No Duke partisan could be pleased with Roof's record, but the Blue Devils hired him for a reason, and it was because of his success, even at Duke, as a defensive coordinator. From Roof's bio at Gophersports.com:
Prior to being named the interim head coach at Duke seven games into the 2003 season, Roof guided the Blue Devils’ defense from the depths of the Atlantic Coast Conference and NCAA rankings to respectability, improving a unit that ranked 113th nationally in total defense in 2001 to one that led that ACC in rushing defense and finished the 2002 season ranked 58th nationally in total defense.
Roof enjoyed similar successes while serving as the defensive coordinator at his alma mater, Georgia Tech. Originally hired as the Yellow Jackets’ linebackers coach in 1998, Roof was promoted to defensive coordinator prior to the 1999 season.
By 2000, he had sculpted Tech’s defense into one of the nation’s best as the Yellow Jackets finished the season ranked 12th nationally in rushing defense and 20th in scoring defense. For his efforts he was nominated for the 2000 Broyles Award, which is given to the nation’s top assistant coach.
The Georgia Tech defense continued to shine in 2001, his final year with the team, ranking third in the ACC in both rushing and total defense – marks that ranked 32nd and 23rd nationally.
So, when taking a look at Roof's entire track record, and not just the near-impossible job at Duke, the propsects for having success at Minnesota are more palatable.
But then again, last year's defensive coordinator, Everett Withers, came to the Gophers with a similar type of resume. He came in with hopes of playing an attacking, blitzing style of defense. Early in the season, it quickly became apparent that while some Gophers fans--including myself--wanted to see more aggression on defense. But the athletes weren't in place in the secondary or linebacking corps to allow for any type of exotic schemes.
So, what exactly will Roof do with the new talent on the Minnesota defense? It's kind of hard to tell based on his history, but it's clear that Roof works to fit his scheme to his players and not vice versa. During his early days at Duke, Roof used a 4-3 alignment primarily, but was known to mix in a 3-4 and blitzed from that format almost ad nauseum, according to this from TechSidline.
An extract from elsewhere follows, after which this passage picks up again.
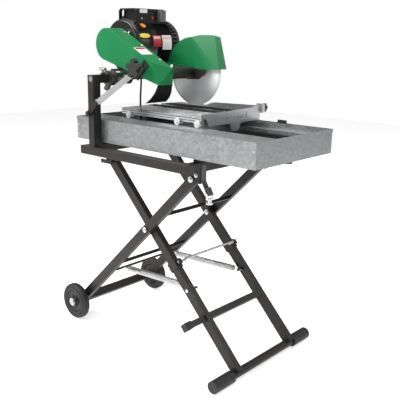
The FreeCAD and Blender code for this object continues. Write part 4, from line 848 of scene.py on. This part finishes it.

While at his alma mater Georgia Tech, Roof proved he was able to work with youth, as he'll have to do start with at the Gophers. During the 2000 season, when the Yellow Jackets ranked 12th nationally, Roof orchestrated that with the majority of his defense either freshman or sophomores.
These anecdotes tell me he's going to play to the strengths of his defense. But before the Gophers can get uber-fancy on defense, they need to solidify the fundamentals. And, thankfully, that's exactly what Roof has been talking about since he arrived at the U. He seems to be emphasizing tackling and positioning.
Asked by Gophersports.com what his philosophy is, Roof talked basics:
Attack and swarm is very simple. It’s something that when you’re bloody, you’ve been hit in the side of the head and it’s a 12-play drive, you’ve got to have someplace to call home. That’s home. Defensive or offensive calls don’t win ballgames for you. Players win ballgames. To have the foundation and the base when times are tough to go back to, to hang your hat on, to re-focus your priorities and what you believe in. That’s what our base is. I think attack and swarm are a couple simple terms. But what they encompass are characteristics of teams that play great defense. That’s what the goal is. That’s what the vision is.
And that's why I think Roof might have the best defensive coordinator job in America. If he can take Brewster's talent and make them at least play fundamentally sound football, the 2008 defense will be light-years ahead of the 2007 version.